» **SET TASK**: Find each line containing the string "materials" and return it.

» **INFORMATION SUPPLIED**:
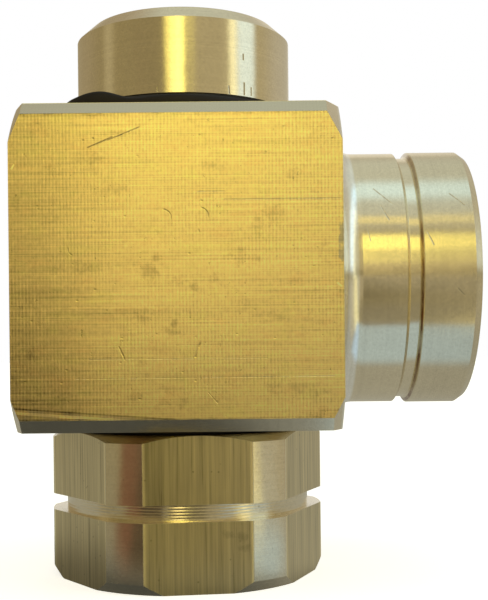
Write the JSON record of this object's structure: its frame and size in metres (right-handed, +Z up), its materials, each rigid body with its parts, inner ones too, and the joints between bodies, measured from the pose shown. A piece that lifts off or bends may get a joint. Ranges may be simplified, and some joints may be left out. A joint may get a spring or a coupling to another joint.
{
  "type": "hydraulic rotary union",
  "caption": "Right-angle swivel fitting: a square brass block with a round side port turns on a hexagon inlet with a closed round cap on top.",
  "frame": {"origin": "centre of the rotor's lower end face, where its threaded port opens, on the axis of rotation", "axes": "+Z up the axis of rotation towards the cap, +X along the side port and out of its mouth, -Y is the front"},
  "size_m": [0.0647, 0.045, 0.0827],
  "materials": {
    "housing_brass": "drawn and turned brass, satin",
    "rotor_brass": "drawn hexagon brass with turned ends",
    "cap_brass": "turned brass, satin",
    "black_rubber": "matt black nitrile",
    "seal_rubber": "smooth black nitrile",
    "seal_plastic": "bronze-filled slippery plastic",
    "bearing_plastic": "natural acetal",
    "soft_plastic": "natural nylon",
    "black_steel": "blackened screw steel",
    "bright_steel": "ground spring steel"
  },
  "bodies": {
    "housing": {"housing": "housing_brass", "lower_thrust_washer": "bearing_plastic", "lower_dust_ring": "black_rubber"},
    "rotor": {"rotor": "rotor_brass", "end_cap": "cap_brass", "cap_lock_screw": "black_steel", "cap_lock_pad": "soft_plastic", "shim_washer": "bright_steel", "upper_thrust_washer": "bearing_plastic", "upper_dust_ring": "black_rubber", "upper_seal_ring": "seal_plastic", "upper_seal_o_ring": "seal_rubber", "upper_wear_ring": "bearing_plastic", "upper_leak_o_ring": "seal_rubber", "upper_backup_ring": "seal_plastic", "lower_seal_ring": "seal_plastic", "lower_seal_o_ring": "seal_rubber", "lower_wear_ring": "bearing_plastic", "lower_leak_o_ring": "seal_rubber", "lower_backup_ring": "seal_plastic"}
  },
  "joints": [
    {"name": "rotor_spin", "type": "hinge", "parent": "housing", "child": "rotor", "pos_m": [0, 0, 0.0446], "axis": [0, 0, 1], "continuous": true}
  ]
}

» **OUTPUT BELOW**:
Write the JSON record of this object's structure: its frame and size in metres (right-handed, +Z up), its materials, each rigid body with its parts, inner ones too, and the joints between bodies, measured from the pose shown. A piece that lifts off or bends may get a joint. Ranges may be simplified, and some joints may be left out. A joint may get a spring or a coupling to another joint.
  "materials": {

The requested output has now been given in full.